Triodos Bank does not provide financial advice to savers and investors. We recommend that you seek the help of an Independent Financial Adviser. The following is general information about the changes, from 6 April 2016.

Cash ISA

With the Personal Savings Allowance (PSA), if interest rates were to rise then the level of savings you can have before having to pay tax on the interest could drop considerably. For example, at 5% AER a basic rate tax payer would only need £20,000 in non-ISA savings before they’d reach the £1,000 basic rate taxpayer allowance. This amount would drop to £10,000 for a higher rate taxpayer with an allowance of £500. Additional rate taxpayers are not eligible for a PSA but can still save tax free in an ISA. If your income changes, your tax rate may change and so this may lead to a change in your PSA.

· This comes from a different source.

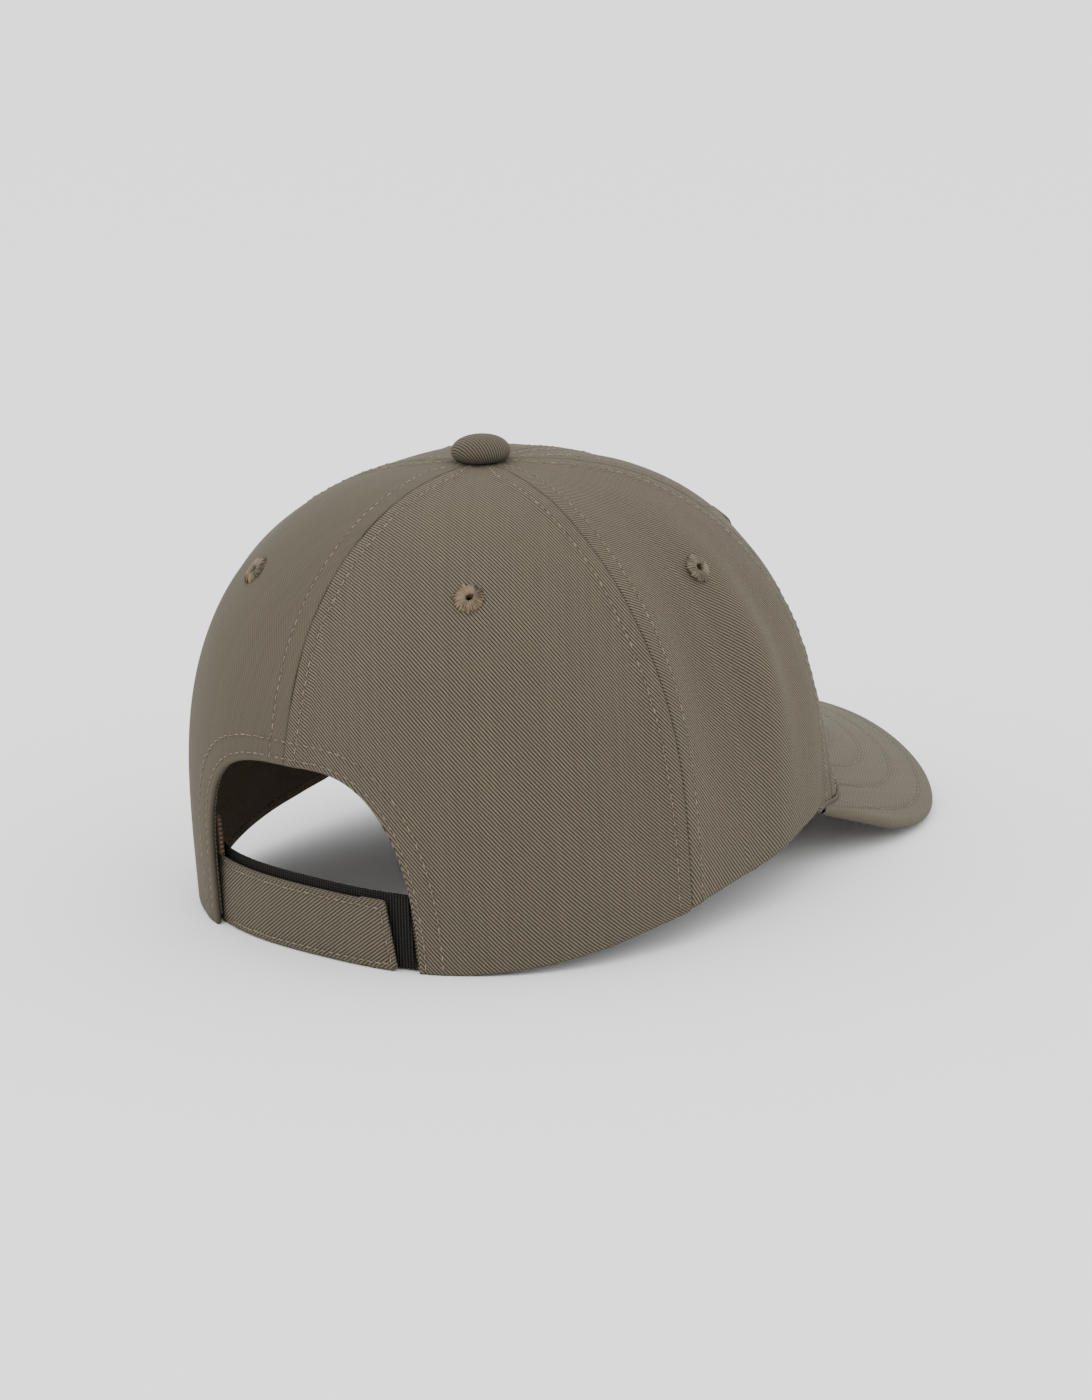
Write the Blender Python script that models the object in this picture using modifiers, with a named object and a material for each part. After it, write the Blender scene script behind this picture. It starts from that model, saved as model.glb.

Any interest earned on ISAs does not count towards your PSA. If you earn interest in non-ISA savings above your PSA, you’d have to pay tax on this.

Stocks and Shares ISA

Previously, dividends in a stocks and shares ISA were paid with 10% tax already taken off, which couldn’t be reclaimed. Following the introduction of the Dividend Allowance of £5,000 from 6 April 2016, dividends from a stocks and shares ISA will no longer have any tax taken off. They will be completely tax free regardless of their value, whereas dividends paid from non-ISA investments will be taxable over £5,000. There remains no Capital Gains Tax liability from a stocks and shares ISA.